There are, however, some important caveats regarding use of the nomogram. First and foremost, it applies only to single acute ingestions. Second, when there is uncertainty about the exact time of ingestion, the worst-case scenario should be assumed. For example, if the ingestion was between 4 and 6 hours earlier, the 6-hour value on the nomogram should be used. And finally, when levels are obtained 20 to 24 hours after overdose, the limit of detection of the APAP assay must also be considered. Because most hospitals use immunoassays with a detection limit of 10 μg per mL, potentially toxic APAP levels during this period will be below this limit and reported as nondetectable, which does not necessarily mean nontoxic. Again, a worst-case scenario should be assumed, and antidotal treatment should be given until the level is confirmed to be nontoxic by a more sensitive assay, or until it has been determined that the patient is asymptomatic and has no laboratory evidence of hepatotoxicity.

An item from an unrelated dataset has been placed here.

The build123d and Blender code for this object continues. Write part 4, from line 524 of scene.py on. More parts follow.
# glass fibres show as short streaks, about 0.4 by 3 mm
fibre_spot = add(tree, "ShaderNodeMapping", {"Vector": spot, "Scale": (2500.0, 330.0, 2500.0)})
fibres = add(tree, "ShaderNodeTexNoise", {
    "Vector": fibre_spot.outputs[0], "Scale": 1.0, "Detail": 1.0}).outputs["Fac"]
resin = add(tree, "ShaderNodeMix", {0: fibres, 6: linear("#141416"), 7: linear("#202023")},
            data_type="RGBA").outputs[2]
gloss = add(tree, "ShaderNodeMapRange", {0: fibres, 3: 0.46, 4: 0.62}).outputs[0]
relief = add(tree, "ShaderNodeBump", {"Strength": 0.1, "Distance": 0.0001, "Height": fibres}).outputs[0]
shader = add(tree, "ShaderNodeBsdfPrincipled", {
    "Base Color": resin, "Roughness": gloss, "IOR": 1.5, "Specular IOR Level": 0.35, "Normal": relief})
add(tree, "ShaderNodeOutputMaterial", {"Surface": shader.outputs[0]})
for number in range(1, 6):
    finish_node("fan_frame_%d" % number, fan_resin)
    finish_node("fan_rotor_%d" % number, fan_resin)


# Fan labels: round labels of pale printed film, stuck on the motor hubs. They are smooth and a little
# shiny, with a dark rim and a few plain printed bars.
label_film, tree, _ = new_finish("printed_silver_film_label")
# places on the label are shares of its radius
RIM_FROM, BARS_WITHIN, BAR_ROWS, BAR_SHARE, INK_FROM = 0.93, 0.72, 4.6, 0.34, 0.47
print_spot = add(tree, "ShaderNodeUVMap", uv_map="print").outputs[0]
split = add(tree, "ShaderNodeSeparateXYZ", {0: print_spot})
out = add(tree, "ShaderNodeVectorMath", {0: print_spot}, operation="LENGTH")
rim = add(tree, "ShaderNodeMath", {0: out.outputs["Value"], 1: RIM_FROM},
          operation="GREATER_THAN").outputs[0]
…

With rare exceptions (see later), a single APAP concentration within the time period specified by the nomogram is sufficient to plan appropriate therapy. Although it is true that the elimination half-life of APAP is related to the likelihood of toxicity, half-lives should not be relied on in making therapeutic decisions. The observations that half-lives greater than 4 hours were associated with toxicity and that toxicity was negligible if APAP half-life was less than 4 hours [23] were based on multiple APAP determinations in untreated patients over a 36-hour period. Because treatment must be started as early as possible [24] and treatment may alter APAP elimination [11], half-life determinations are not relevant to current standards of care.

There are three situations in which repeat measurements may be of value. The first is in the patient with a time of ingestion that is unknown but that was within 4 hours. In this situation, an increasing APAP level indicates ongoing absorption from a recent ingestion. To detect a rising level and define the peak value, repeat determinations must be frequent (every hour) until the level declines. This prevents underestimation of the peak value due to incomplete absorption at the time of the first level. It also may rule out toxicity by detecting a peak value less than 150 μg per mL.

The second situation in which repeating the APAP may be useful is after an overdose of an ER formula. Because of prolonged absorption, patients with nontoxic APAP levels soon after ingestion may have subsequent levels that are toxic by the nomogram [25]. The optimal time to repeat drug levels to detect such nomogram line-crossers is unknown. In one patient, a
potentially toxic APAP level did not occur until 14 hours after ingestion [5]. The manufacturer recommends obtaining a second APAP level 4 to 6 hours after the initial one [26]. Others have recommended that to avoid missing a potentially toxic level, drug levels should be measured every 2 hours from 4 to 16 hours after overdose [27].